Gehron Robey said her team, led by Song Tao Shi, who devised a technique to isolate the stem cells and apply them to dental tissue, looks at one approach to regrow teeth. Scientists elsewhere experiment with other approaches to do the same.
In simplified terms, scientists would put stem cells in a crown mold, loop it with blood vessels and then let a tooth form, she said.
The work, however, is still in its infancy.
“We have proof of principle that you can put the cells in the crown mold and create a structure that is shaped like a tooth,” she said.
This was done in mice. It will take at least five more years before researchers will be able to try to do the same in people, she said.
Susan Lovelace, the executive director of the San Diego County Dental Society, said scientists have been working for more than a decade on trying to grow real teeth. They’ve had little success, she said.
“There are a number of hurdles,” Lovelace said. “Even if you re-create the tooth, you still have to figure out how to implant it so it takes root and grows into the bone and becomes an integral and functioning part of the dentition.”
“The challenge is to grow it,” Gehron Robey said. Dentists have been able to regrow teeth, but only with patients’ own lost and found teeth, and only if they were treated right away.
A Better Option
Lovelace agreed with Gehron Robey that the current use of dental implants to replace missing or lost teeth isn’t optimal.
Besides aesthetics issues, dental replacement surgery doesn’t work in all patients, and even if successful, the screw that holds the fake tooth in place sometimes loosens, causing the implant to fall out, Gehron Robey said.
According to the American Dental Association, patients must be in good health, have healthy gums and adequate bone to support the implant before they can even be considered for the procedure.
Lovelace said there’s no doubt that implanting naturally grown teeth, if successfully done, would appeal to patients.

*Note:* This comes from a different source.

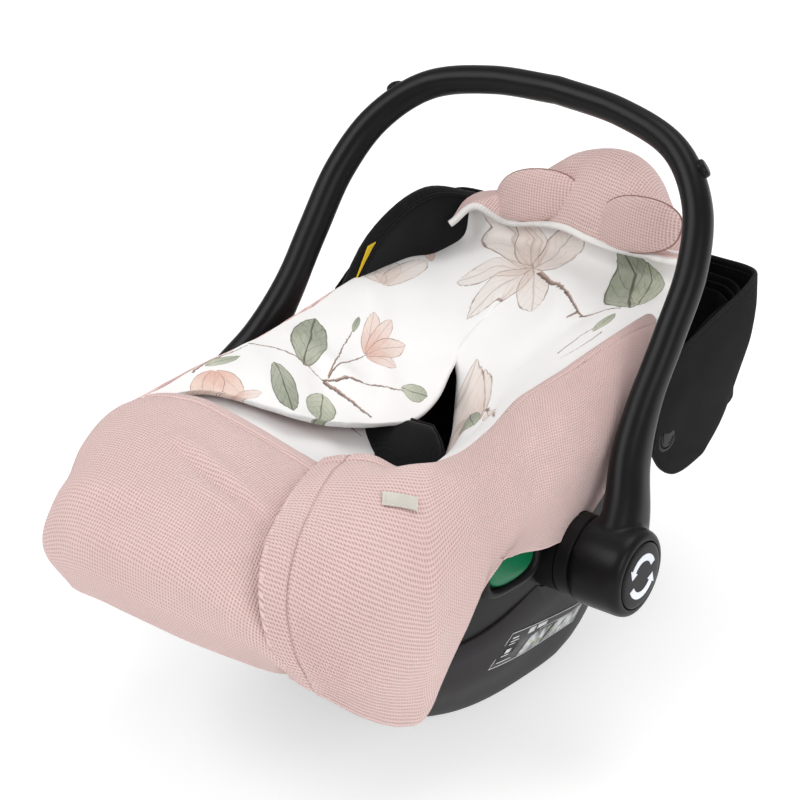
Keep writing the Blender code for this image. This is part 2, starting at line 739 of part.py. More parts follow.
def back_path(y):
    middle = curve_value(WRAP_BACK, y)
    side = 0.080 - 0.45 * max(0.0, y - 0.19)
    return [
        (side, middle + 0.024),
        (side * 0.75, middle + 0.008),
        (side * 0.35, middle),
        (-side * 0.35, middle),
        (-side * 0.75, middle + 0.008),
        (-side, middle + 0.024),
    ]


def make_flaps():
    add_object("wrap_near_flap", band(span(-0.1250, 0.166, 9), near_path, 0.006), "waffle", sharp=60)
    add_object("wrap_far_flap", band(span(-0.1250, 0.108, 7), far_path, 0.006), "lining", sharp=60)
    add_object("wrap_back_panel", band(span(0.112, 0.230, 6), back_path, 0.006), "lining", sharp=60)


def make_hood():
    """The hood lies back over the head end: a shallow pouch with two ears."""
    rings = []
    for y, half, low, high in (
        (0.245, 0.102, 0.300, 0.338),
        (0.256, 0.098, 0.298, 0.350),
        (0.275, 0.080, 0.292, 0.354),
        (0.295, 0.050, 0.292, 0.346),
    ):
        rings.append(oval_ring(y, half, low, high, 20, 0.85))
    add_object("wrap_hood", loft(rings), "waffle", sharp=60)
    for side, x, y, z in (("left", 0.078, 0.2220, 0.327), ("right", -0.040, 0.2280, 0.323)):
        ear = bmesh.new()
        bmesh.ops.create_uvsphere(ear, u_segments=16, v_segments=8, radius=1.0)
        place = (
            Matrix.Translation((x, y, z))
            @ Matrix.Rotation(math.radians(-30), 4, "X")
            @ Matrix.Diagonal((0.034, 0.0050, 0.024, 1.0))
        )
        bmesh.ops.transform(ear, matrix=place, verts=ear.verts)
        add_object(f"wrap_ear_{side}", ear, "waffle", sharp=60)


def make_wrap_label():
    label = box((0.034, -0.052, 0.2585), (0.062, -0.038, 0.2600))
    add_object("wrap_label", label, "label")


# ---- assembly -----------------------------------------------------------------------
clear_scene()
PARTS = new_collection("infant_car_seat")
CUTTERS = new_collection("cutters")
CUTTERS.hide_render = True

BOWL_CUT = bucket_cutter("cut_bowl", -GAP)
SEAT_CUT = bucket_cutter("cut_seat", -0.0012)
POCKET_CUT = bucket_cutter("cut_pocket", -0.0015, 0.006)
COVER_CUT = bucket_cutter("cut_cover", COVER_OFFSET, 0.10)
BASE_CUT = add_object(
    "cut_base", loft(base_rings(-GAP, -GAP)), None
)
ARCH_CUT = make_arch_cutter()

bucket("outer_shell", 0.0, SHELL_WALL, "shell")
bucket("foam_liner", FOAM_OFFSET, FOAM_WALL, "foam")
bucket("seat_cover", COVER_OFFSET, COVER_WALL, "cover", raise_rim=WING)
make_base()
make_base_screws()
make_handle()
make_handle_pegs()
make_hub_internals()
make_canopy()
make_padding()
make_harness()
make_buckle()
make_adjuster()
make_belt_guides()
make_rear_guide()
make_labels()
make_foot_pocket()
make_flaps()
make_hood()
make_wrap_label()
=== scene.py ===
import math

import bmesh
import bpy
import numpy as np
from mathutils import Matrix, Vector, noise


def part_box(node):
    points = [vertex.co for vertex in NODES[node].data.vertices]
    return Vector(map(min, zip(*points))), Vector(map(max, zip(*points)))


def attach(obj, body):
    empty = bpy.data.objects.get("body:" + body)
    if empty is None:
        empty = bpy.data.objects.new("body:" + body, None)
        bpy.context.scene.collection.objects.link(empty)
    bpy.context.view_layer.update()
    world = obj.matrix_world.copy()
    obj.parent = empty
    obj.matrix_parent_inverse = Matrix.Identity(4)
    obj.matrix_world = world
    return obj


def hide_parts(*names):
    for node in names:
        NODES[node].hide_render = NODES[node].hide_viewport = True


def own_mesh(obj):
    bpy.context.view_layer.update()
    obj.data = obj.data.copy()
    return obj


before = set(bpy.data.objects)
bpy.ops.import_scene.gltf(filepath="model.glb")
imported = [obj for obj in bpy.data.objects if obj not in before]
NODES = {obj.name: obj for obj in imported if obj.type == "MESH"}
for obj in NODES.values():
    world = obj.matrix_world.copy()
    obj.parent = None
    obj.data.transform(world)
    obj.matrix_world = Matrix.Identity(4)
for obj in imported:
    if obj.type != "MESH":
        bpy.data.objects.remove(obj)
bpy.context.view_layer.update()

# ---- the frame's own driving sizes, in metres ------------------------------------------
HUB_Z = 0.155
HANDLE_TILT = math.radians(38.7)
HANDLE_REACH = 0.346
KNOB_Y, KNOB_Z = 0.143, 0.192
SHELL_FRONT, SHELL_REAR = -0.270, 0.273
SHELL_HALF_WIDTH = 0.148
SHELL_MID = (SHELL_FRONT + SHELL_REAR) / 2
RIM = [
    (-0.30, 0.194), (-0.18, 0.179), (-0.05, 0.178), (0.05, 0.188),
    (0.14, 0.212), (0.22, 0.245), (0.29, 0.262),
]
BELLY = [
    (-0.30, 0.182), (-0.26, 0.167), (-0.20, 0.133), (-0.13, 0.087), (-0.06, 0.045), (0.0, 0.028),
    (0.10, 0.035), (0.18, 0.064), (0.24, 0.115), (0.29, 0.19),
]
WING = [
    (-0.30, 0.0), (0.04, 0.004), (0.10, 0.018), (0.145, 0.048), (0.20, 0.050), (0.25, 0.026), (0.29, 0.010),
]
SIDES = (("left", 1), ("right", -1))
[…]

“A patient with a natural tooth will feel better and look better , you don’t see the screw part when a person smiles, but they know it’s there,” Lovelace said.
Cost, however, likely will be an issue.
“Every time you have a new technology, you need to recoup research and development costs,” Lovelace said.
Pricey Proposition
Gehron Robey, however, says the cost to implant a natural tooth would be comparable to dental implants, which can run between $10,000 and $15,000 per surgery.
According to a 2002 survey done by the ADA, people lose fewer teeth as they age, but more Americans choose dental implants as a replacement option than they did in the past.
Responses from 3,000 dentists revealed that surgically placed dental implants rose 49 percent in a four-year period to 56.2 implants placed yearly by dentists in 1999 vs. an average of 37.7 in 1995.
Gehron Robey said some companies, whose names she didn’t want to disclose, have expressed interest in her work. For now, her focus is on “cutting-edge science,” she said.
Scientists in San Diego’s biotech hub on the Torrey Pines Mesa are waiting for Proposition 71 grant proposals to start to do their part of cutting-edge science.
In November, four research institutions on the Mesa , the Burnham Institute, Salk Institute, Scripps Research Institute and UCSD , formed a consortium to work on joint projects and apply for grants from the California Institute of Regenerative Medicine, the $3 billion taxpayer-funded initiative approved as Proposition 71.
The process, however, is complicated by legal challenges and ethical concerns over using cells derived from human embryos.